Muchas veces nos hemos planteado lo maravilloso que sería poder estar en el cuerpo de un animal. ¿Quién no ha soñado alguna vez el convertirse en un pájaro y poder viajar a cualquier parte? ¿O ser un caballo y trotar por las verdes praderas? Siempre que pensamos en la forma de vida animal, la idealizamos hasta tal punto que sólo vemos sus ventajas. Pero lo que nos demuestra Wolf Children (o Los niños lobo, tal y como se ha traducido a nuestro idioma) es que la dualidad humano-animal supone un serio problema tanto de cara al exterior como en la personalidad de cada individuo.
En efecto, lo que el realizador japonés Mamoru Hosoda (director de Summer Wars y la grata La chica que saltaba a través del tiempo) nos propone con su primera historia personal es el conflicto que atraviesa el ser humano cuando tiene que elegir entre dos caminos. En este caso, la historia se plantea desde el punto de vista de Yuki, que narra la vida de su madre Hana después de que conociera a su futuro padre, un hombre lobo reticente al trato con los otros seres humanos. Tras un conmovedor suceso, Yuki y su hermano Ame deberán tomar la decisión de si quieren ser personas o lobos. Ella, extrovertida, se divierte siendo un animal que atemoriza al resto de las especies y que disfruta de la libertad otorgada por la diosa naturaleza. Ame, más introvertido, rechaza por completo la personalidad animal y se entristece al pensar que nunca pueda volver a ser un humano normal. Sin embargo, con el transcurso de los acontecimientos la cuestión volverá a surgir y atormentará a ambas criaturas.
Aquí, Hosoda intenta reflejar la lucha que tenemos los seres humanos por aceptarnos a nosotros mismos y cómo el mundo exterior moldea nuestro carácter. Todo ello lo expresa de una manera bellísima, tanto en el (fabuloso) aspecto visual como en el propio guión, que facilita al espectador identificarse con los personajes por mucho que estemos hablando de una película de animación. La escena en la que se produce la desgracia ya mencionada, está narrada de forma sublime, sin que podamos atisbar ningún cliché de esos que buscan la lágrima fácil en vez de ahondar en la mente del espectador como hace aquí el autor japonés.
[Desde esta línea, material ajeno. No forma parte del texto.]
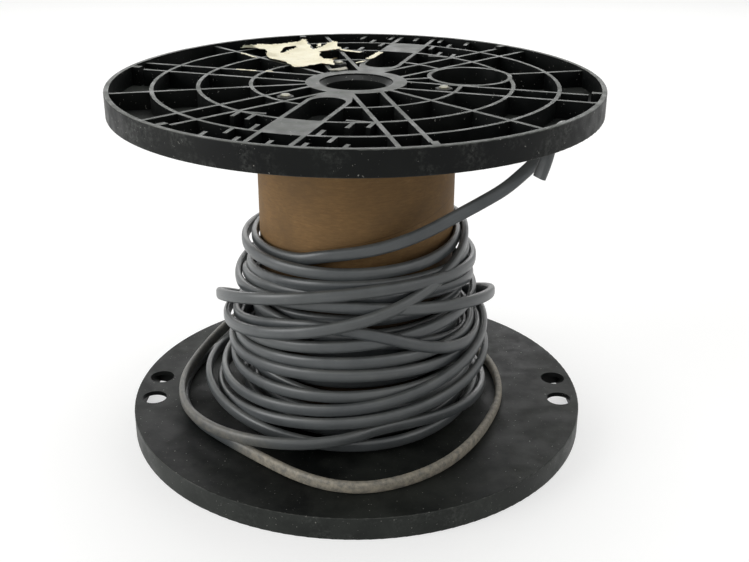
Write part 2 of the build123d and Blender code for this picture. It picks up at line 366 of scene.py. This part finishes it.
# The flanges' wear, by distance from the reel's middle height: rib tops, and the rims' two edges
FLANGE_MIDDLE = 154.75
RIM_RADIUS = 203.2
WORN_FROM = 152.0
OUTER_EDGE = 154.3
INNER_EDGE = 134.75
EDGE_WEAR = 0.7
EDGE_FADE = 0.3
# The lower flange's rim is splashed from the ground up to its winding face
SPLASHED_TO = 20.0
# Well under a clean moulding's 0.5, for a weathered skin that hardly mirrors a white room
FLANGE_GLOSS = 0.11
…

Con todo, es cierto que la película hay que creérsela para disfrutarla. Parece una evidencia, pero la animación japonesa suele resultarle muy lejana, tanto en la forma como en el fondo, al espectador occidental medio. Hay que valorar los caracteres propios de la civilización japonesa para analizar obras como ésta en su justa medida, sin plantearnos por qué sucede esto en vez de aquello, o lo típico de “si me pasara a mí, no hubiera hecho eso”, un aspecto que ya fue criticado por algunos en obras como La tumba de las luciérnagas por tomar como supuestos los rasgos de nuestra sociedad, sin pensar antes en la prevalencia del grupo sobre el individuo aceptada socialmente en el país nipón.
Dejando de lado todas estas reflexiones, Wolf Children también es una película ideal para que los niños aprendan a respetar el entorno natural. Es una lástima que la obra de Hosoda haya tenido tan poca relevancia más allá de los fans del anime (como suele pasar con todo lo que se hace en Japón fuera de Ghibli), porque sería un regalo navideño perfecto para la infancia, por encima de algunas producciones de animación occidental que este año han intentado imitar a Píxar con más presupuesto que ideas.